Rohmer a souvent fait des films avec des grands absents et souvent ils ont tort ou bien ils sont l’issue du récit, non en tant que personnage à part entière ou point culminant mais en tant que porte de sortie – Le genou de Claire, Conte de printemps. Charles est le grand absent de Conte d’hiver, mais c’est paradoxalement le personnage vers lequel converge tout le récit. Et si absence il y a, elle n’est jamais compensée par la résurrection. La beauté de ce conte (le terme prend tout son sens ici) est de nous faire croire en cette possibilité de résurrection avant de nous l’offrir dans un final rêvé, vertigineux, bouleversant qu’on n’attendait alors peut-être plus.
La fin est un opéra de larmes. De larmes de joie. Elise surprend sa maman, pleurer dans les bras de Charles, lequel est surpris de ces sanglots et lui demande si tout va bien. Je ne pleure pas, je pleurs de joie, dira Félicie. Elise, somme toute bouleversée, s’en va seule sur le canapé du salon sur lequel elle se met à pleurer. Sa grand-mère s’inquiète mais Elise rétorquera comme maman : « Je pleurs de joie ». La référence à Pascal et les mots qu’il laisse dans son Mémorial est trop explicite – ce qui ne l’empêche pas d’être magnifiquement subtile – pour relever du simple hasard.
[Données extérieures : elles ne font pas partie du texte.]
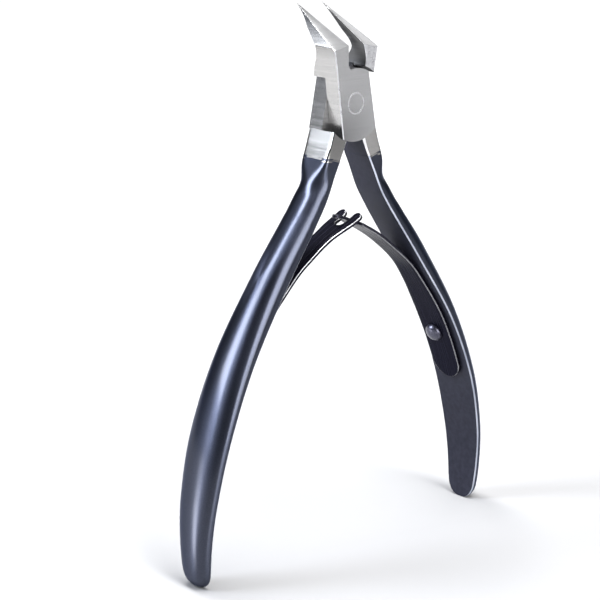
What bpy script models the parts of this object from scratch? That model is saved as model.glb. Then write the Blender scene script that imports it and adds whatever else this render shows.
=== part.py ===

Là où Rohmer s’il est un conteur est aussi un grand réaliste c’est dans la texture de son hors champ. En ce sens, Conte d’hiver peut constituer la parabole parfaite, ultime de tout son cinéma. On peut le considérer comme son dernier chef d’oeuvre mais aussi pourquoi pas comme son chef d’oeuvre dans sa manière de condenser tous les autres. L’absent – le hors champ – permet à Félicie d’être elle, entièrement. C’est probablement la plus entière des héroïnes rohmériennes. La soudaine apparition de ce hors champ – le grand retour – trahit une certaine incertitude, sentiment nouveau pour Félicie, à savoir que la possibilité du bonheur attendu efface ce qui fait son intégrité. Que les pleurs de Delphine face à son rayon vert ou ceux de Félicie face à sa retrouvaille rêvée soient sincères ils traduisent néanmoins d’un bonheur instantané, possiblement éphémère. Le hors champ reste le seul gage de pérennité. Il y a cette histoire mais il y en a mille autres derrière.